The five members of the cast each play one of the serving staff who work uncelebrated in Austen's world, themselves reenacting the story by taking on various roles. McArthur herself portrays both Mrs Bennett (who sounds exactly like Blackadder the Third's Mrs Miggins) and a very dashing Mr Darcy. Meghan Tyler is a boisterously Irish Elizabeth, dominating her scenes. Christina Gordon spends most of the play as Jane, but also gives us hilarious performances as Lady Catherine and Mr Wickham. Hannah Jarrett-Scott is both the Bingley siblings, Charlotte and the main servant character, Tilly. Tori Burgess rounds out the cast as two of the remaining Bennett sisters. With whip-fast costume changes and a variety of accents, the actors jump between roles with aplomb.

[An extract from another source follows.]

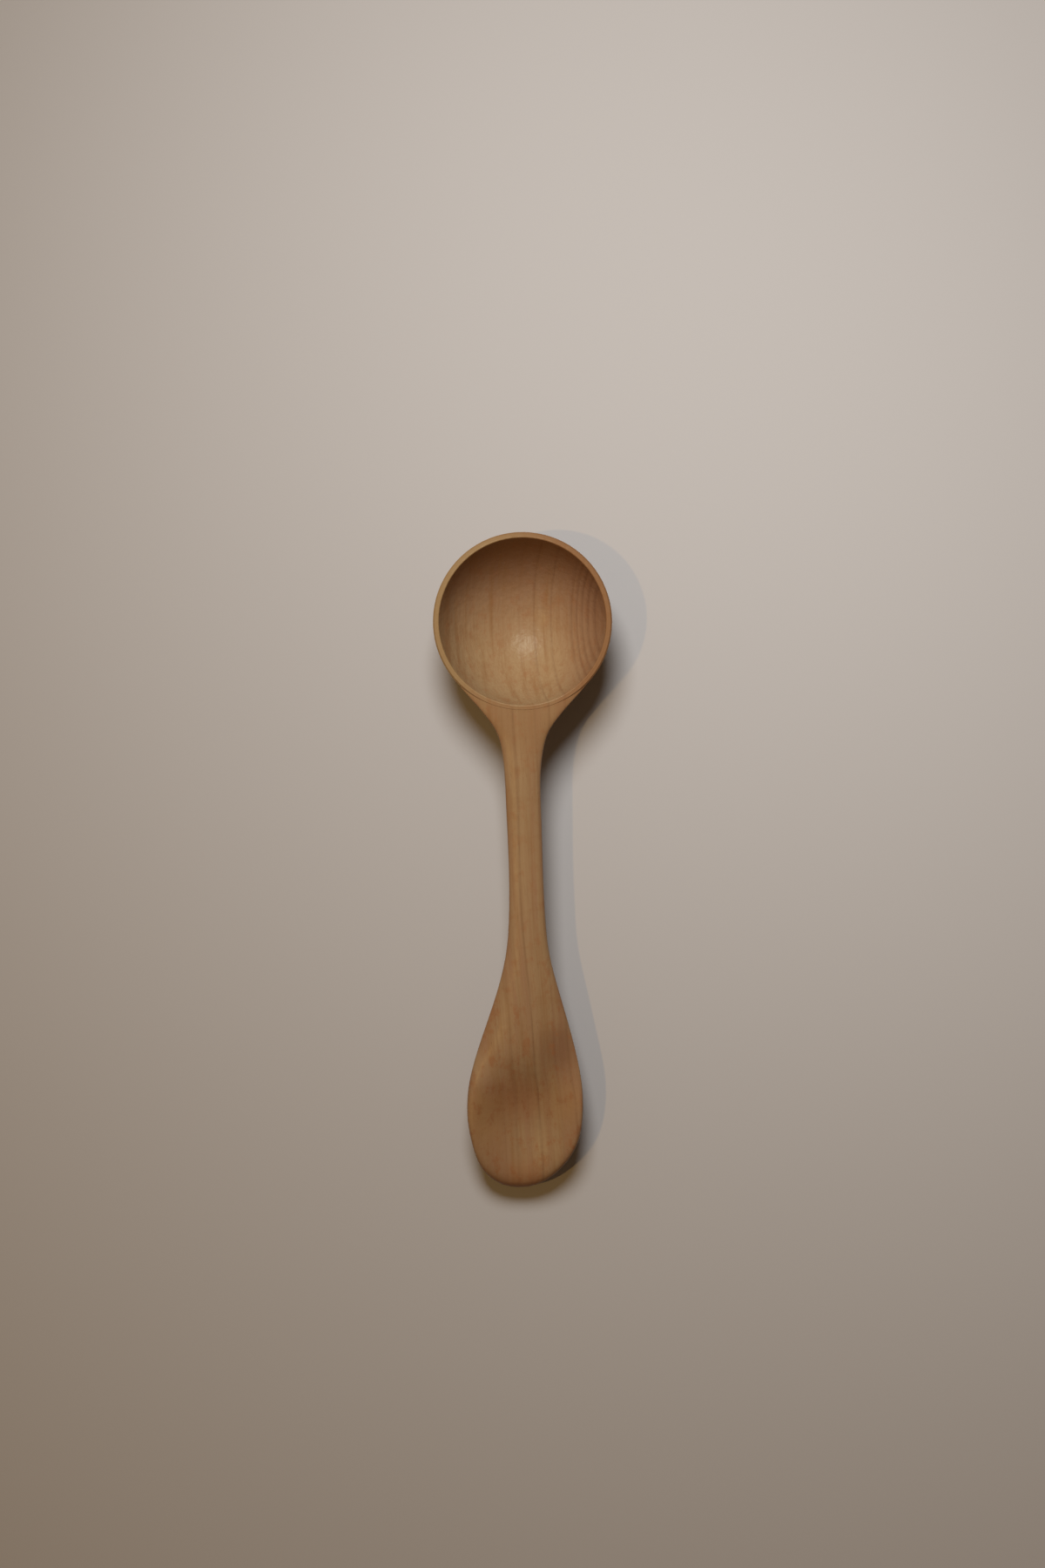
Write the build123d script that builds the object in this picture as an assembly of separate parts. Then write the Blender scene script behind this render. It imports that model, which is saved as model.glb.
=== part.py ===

The direction and choreography are spot-on, with perfect timing and positioning making for precise physical comedy, complementing a tight and fantastically funny script. Anacronistic props add comedy to a minimalist but cleverly constructed set, with the biggest laugh of the night going to the filthy skip wheeled in, emblazoned with the legend “JANE AUST-BIN.” Most of the jokes are smarter than that, but who doesn't love a shocking pun?

There are songs, but it's not a musical – more of a karaoke theatre experience. The multi-talented cast sing and perform all manner of instruments, giving us songs from everyone from Elvis Costello and Pulp to Bonnie Tyler, and even some Divine Comedy. It's practically my playlist, with the notable exception of the works of Master Christopher de Bourgh. The second half tones down the comedy a little, bringing in the feels for a beautiful finale.

With an incredibly talented cast and fantastic comic writing, Pride & Prejudice* (*sort of) is a brilliant, touching and absurd take on one of the greats of literary fiction. It might even get me to read the book.